Work to do:
Quote only the lines from the line containing "shield_can();" to the line containing "bpy.context.scene.collection.objects.link(empty)", with both of those lines included, please, exactly as written.

Input material:
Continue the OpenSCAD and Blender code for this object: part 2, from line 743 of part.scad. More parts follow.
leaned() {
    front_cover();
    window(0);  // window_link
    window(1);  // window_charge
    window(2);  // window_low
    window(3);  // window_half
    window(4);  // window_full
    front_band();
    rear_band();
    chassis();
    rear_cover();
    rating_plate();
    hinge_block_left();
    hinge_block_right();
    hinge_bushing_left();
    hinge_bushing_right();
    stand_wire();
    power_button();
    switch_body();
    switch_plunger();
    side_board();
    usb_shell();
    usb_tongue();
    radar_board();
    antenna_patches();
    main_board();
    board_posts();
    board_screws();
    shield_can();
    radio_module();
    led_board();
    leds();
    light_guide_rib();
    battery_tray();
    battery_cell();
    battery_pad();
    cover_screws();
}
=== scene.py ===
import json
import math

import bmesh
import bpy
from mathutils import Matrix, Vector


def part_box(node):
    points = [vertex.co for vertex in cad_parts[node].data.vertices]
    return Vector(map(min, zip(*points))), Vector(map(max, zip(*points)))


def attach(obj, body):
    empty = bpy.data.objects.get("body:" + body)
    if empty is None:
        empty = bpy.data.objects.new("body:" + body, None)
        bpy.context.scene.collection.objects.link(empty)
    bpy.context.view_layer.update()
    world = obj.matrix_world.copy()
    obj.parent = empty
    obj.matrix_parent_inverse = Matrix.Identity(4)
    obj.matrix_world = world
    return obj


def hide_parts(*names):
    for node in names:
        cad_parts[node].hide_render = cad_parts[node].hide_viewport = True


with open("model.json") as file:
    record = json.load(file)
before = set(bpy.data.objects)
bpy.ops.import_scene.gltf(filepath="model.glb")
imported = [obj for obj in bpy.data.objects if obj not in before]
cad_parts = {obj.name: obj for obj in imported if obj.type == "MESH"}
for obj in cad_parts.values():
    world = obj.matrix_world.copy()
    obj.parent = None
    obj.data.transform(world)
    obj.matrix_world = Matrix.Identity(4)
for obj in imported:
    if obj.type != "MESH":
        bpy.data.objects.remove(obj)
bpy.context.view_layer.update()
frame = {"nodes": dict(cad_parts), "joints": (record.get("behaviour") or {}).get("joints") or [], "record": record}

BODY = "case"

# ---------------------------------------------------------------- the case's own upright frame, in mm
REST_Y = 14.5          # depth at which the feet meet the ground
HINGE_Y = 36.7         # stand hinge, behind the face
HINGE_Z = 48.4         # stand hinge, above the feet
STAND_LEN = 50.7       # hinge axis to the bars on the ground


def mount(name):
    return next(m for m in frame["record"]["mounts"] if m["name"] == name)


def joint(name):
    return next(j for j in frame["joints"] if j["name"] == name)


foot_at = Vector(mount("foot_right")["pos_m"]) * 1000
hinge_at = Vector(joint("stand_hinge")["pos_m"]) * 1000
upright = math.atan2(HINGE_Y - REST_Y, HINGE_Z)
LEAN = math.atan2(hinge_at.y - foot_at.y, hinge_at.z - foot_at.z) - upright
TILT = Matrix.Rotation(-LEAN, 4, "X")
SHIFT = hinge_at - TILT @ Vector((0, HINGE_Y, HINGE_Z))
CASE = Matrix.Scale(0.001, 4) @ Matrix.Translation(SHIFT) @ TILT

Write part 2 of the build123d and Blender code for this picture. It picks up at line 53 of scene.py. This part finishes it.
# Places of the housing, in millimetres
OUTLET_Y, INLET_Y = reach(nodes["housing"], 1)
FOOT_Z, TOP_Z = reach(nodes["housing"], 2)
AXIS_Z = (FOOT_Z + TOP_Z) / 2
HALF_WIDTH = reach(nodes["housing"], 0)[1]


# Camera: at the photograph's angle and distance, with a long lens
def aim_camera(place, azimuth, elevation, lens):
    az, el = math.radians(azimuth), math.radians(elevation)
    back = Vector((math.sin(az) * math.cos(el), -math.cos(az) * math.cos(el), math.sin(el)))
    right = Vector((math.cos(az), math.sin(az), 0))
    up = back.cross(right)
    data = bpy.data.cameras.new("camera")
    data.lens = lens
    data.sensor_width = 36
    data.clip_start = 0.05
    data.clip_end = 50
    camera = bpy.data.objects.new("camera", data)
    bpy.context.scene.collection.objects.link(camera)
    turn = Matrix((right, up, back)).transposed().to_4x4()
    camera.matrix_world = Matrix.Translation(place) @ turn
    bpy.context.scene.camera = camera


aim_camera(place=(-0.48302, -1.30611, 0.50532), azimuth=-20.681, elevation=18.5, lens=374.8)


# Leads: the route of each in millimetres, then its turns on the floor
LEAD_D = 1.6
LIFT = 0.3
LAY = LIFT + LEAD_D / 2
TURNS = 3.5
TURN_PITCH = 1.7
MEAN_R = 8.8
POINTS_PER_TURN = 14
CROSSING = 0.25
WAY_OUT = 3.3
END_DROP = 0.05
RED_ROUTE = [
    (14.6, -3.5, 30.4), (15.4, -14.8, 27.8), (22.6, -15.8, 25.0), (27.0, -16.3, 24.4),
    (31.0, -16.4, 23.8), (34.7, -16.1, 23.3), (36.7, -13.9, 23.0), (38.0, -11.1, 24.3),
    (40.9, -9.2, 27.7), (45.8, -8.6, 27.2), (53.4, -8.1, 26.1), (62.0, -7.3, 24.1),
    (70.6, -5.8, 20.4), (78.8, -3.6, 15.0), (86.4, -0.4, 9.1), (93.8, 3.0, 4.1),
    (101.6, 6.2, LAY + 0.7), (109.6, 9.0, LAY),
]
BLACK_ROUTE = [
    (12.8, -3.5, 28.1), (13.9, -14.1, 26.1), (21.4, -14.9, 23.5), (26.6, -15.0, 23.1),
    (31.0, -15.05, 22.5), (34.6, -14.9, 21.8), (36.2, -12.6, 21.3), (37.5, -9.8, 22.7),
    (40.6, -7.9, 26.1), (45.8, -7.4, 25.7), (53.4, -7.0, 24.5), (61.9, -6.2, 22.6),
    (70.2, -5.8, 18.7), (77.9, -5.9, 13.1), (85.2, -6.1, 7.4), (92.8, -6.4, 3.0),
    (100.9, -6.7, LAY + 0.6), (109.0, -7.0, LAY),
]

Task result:
    shield_can();
    radio_module();
    led_board();
    leds();
    light_guide_rib();
    battery_tray();
    battery_cell();
    battery_pad();
    cover_screws();
}
=== scene.py ===
import json
import math

import bmesh
import bpy
from mathutils import Matrix, Vector


def part_box(node):
    points = [vertex.co for vertex in cad_parts[node].data.vertices]
    return Vector(map(min, zip(*points))), Vector(map(max, zip(*points)))


def attach(obj, body):
    empty = bpy.data.objects.get("body:" + body)
    if empty is None:
        empty = bpy.data.objects.new("body:" + body, None)
        bpy.context.scene.collection.objects.link(empty)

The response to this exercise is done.